In Denmark, despite a short work week and a generous social safety net, workers make more than enough to meet basic needs. According to per capita income data from the World Bank, Denmark’s per capita income is roughly $5,000 higher than in the US.

7. Denmark has one of the world’s lowest poverty rates. The US has one of the highest.

The benefits of living in Denmark are far-reaching — out of all OECD countries, Denmark has the second-lowest poverty rate at 0.6 percent. To compare, the OECD average of 11.3 percent is still lower than the 14.5  percent poverty rate in the US.
So all this socialist nanny-state coddling must be making all the businesses flee Denmark as fast as they can, right?
Wrong.

8. Denmark is ranked the #1 best country for business (The US is ranked #18).

In 2014, Forbes ranked Denmark as the #1 best country for business.
Forbes used 11 different criteria to rank countries — innovation, property rights, red tape, taxes, investor protection, stock market performance, technology, corruption, personal freedom, freedom of trade, and monetary freedom.
Under the same criteria, the US ranked #18.

9. New parents in Denmark get 52 weeks of paid family leave. New American parents get nothing.
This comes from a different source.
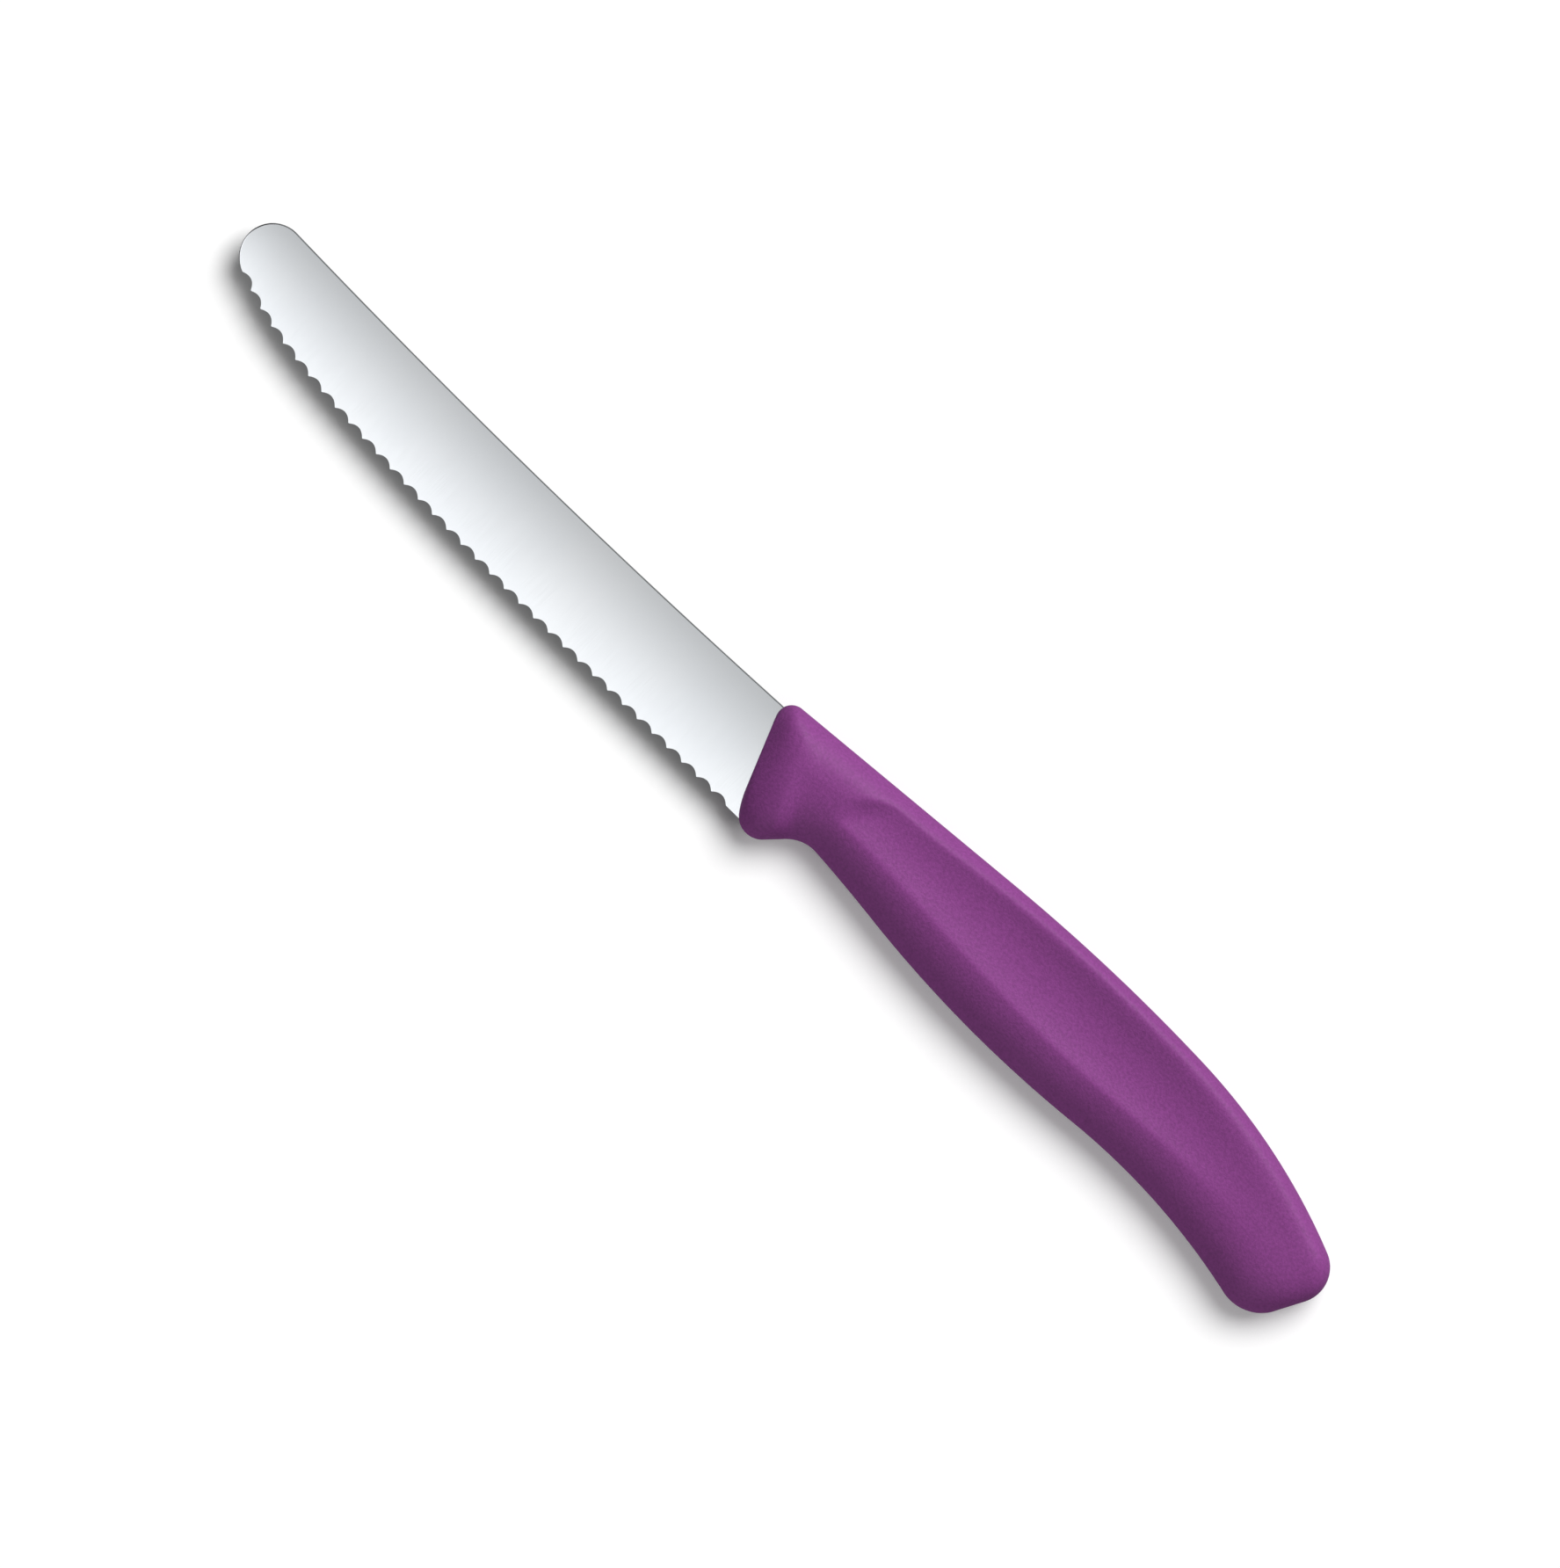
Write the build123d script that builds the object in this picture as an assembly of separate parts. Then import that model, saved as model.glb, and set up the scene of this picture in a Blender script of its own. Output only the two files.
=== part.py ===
from build123d import *
import os
from math import asin, atan, cos, hypot, pi, radians, sin, sqrt, tan

# Tomato knife lying on its side. While it is drawn, X runs from the front of the handle towards the
# tip, Y from the blade's spine towards its cutting edge, and Z out of the face that shows.
# Lengths are in millimetres, angles and turns in degrees.

# Blade: a thin plate whose two faces close towards the edge and towards the tip
blade_length = 106.5
blade_depth = 16.7
blade_thickness = 1.2
edge_thickness = 0.4
tip_thickness = 0.8
spine_sag = 0.95
tip_radius = 5.05
tip_lift = 0.05
tip_open_angle = 70.0

# Line through the edge's cusps: straight from the heel, then falling away, then curling up
edge_straight = 30.0
edge_drop = 4.2
edge_drop_power = 2
edge_curl_power = 10
edge_line_points = 12
pitch_corrections = 4

# Scallops, ground from the hidden face so that the shown face has only their outline
scallop_pitch = 3.1
scallop_depth = 0.77
scallop_count = 35
grind_radius = 6.2
grind_length = 10.0
cusp_wear = 0.04

# Tang, in one piece with the blade and hidden in the handle
heel_cover = 1.8
tang_neck = 11.0
tang_length = 62.0
tang_depth = 8.6
tang_end_depth = 6.4
tang_middle_drop = 4.6
tang_corner_radius = 1.5
tang_hole_diameter = 4.2
tang_hole_shares = (0.42, 0.80)

# Handle outline: a front line, and from its ends a spine line and a belly line back to the butt
handle_length = 118.5
front_tilt = 21.5
front_setback = 0.6
front_drop = 1.65
front_height = 12.05
nose_radius = 2.45
nose_turn = 107.0
guard_ease_radius = 15.0
guard_ease_turn = 14.0
guard_radius = 3.5
guard_turn = 100.0
guard_slope = 3.5
notch_radius = 5.8
notch_turn = 50.0
spine_run_shares = (0.350, 0.326, 0.290)
spine_run_turns = (0.0, 7.2, 19.9)
belly_run_shares = (0.108, 0.363, 0.290)
belly_run_turns = (-2.9, 12.4, -18.3)
butt_top_radius = 5.4
butt_top_turn = 99.0
butt_foot_radius = 6.8
butt_foot_turn = 70.0

# Handle thickness: a round body, thickest near its middle, that closes at the front and the butt.
# Its cross section has one form at the guard, one at the front of the grip and one at the tail.
body_thickness = 14.8
body_crown_share = 0.12
crown_middle_share = 0.46
guard_to_grip_shares = (0.049, 0.108)
grip_to_tail_shares = (0.211, 0.549)
apex_shares = (0.355, 0.418, 0.345)
spine_fullnesses = (2.4, 1.8, 4.2)
belly_fullnesses = (3.4, 1.3, 1.95)
nose_thickness = 5.4
nose_reach = 6.6
nose_fullness = 1.3
butt_reach = 7.0
butt_land_share = 0.12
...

The Danish government gives new parents an average of 52 weeks — a full year — of paid time off after having a child. Those 52 weeks can be allocated however the parents wish. In addition to the 52 weeks, new moms get 4 weeks of maternity leave before giving birth and 14 weeks after. Even new fathers get 2 additional weeks after the birth of their child. But here in the US, 1 in 4 new mothers go back to work within two weeks of having a child.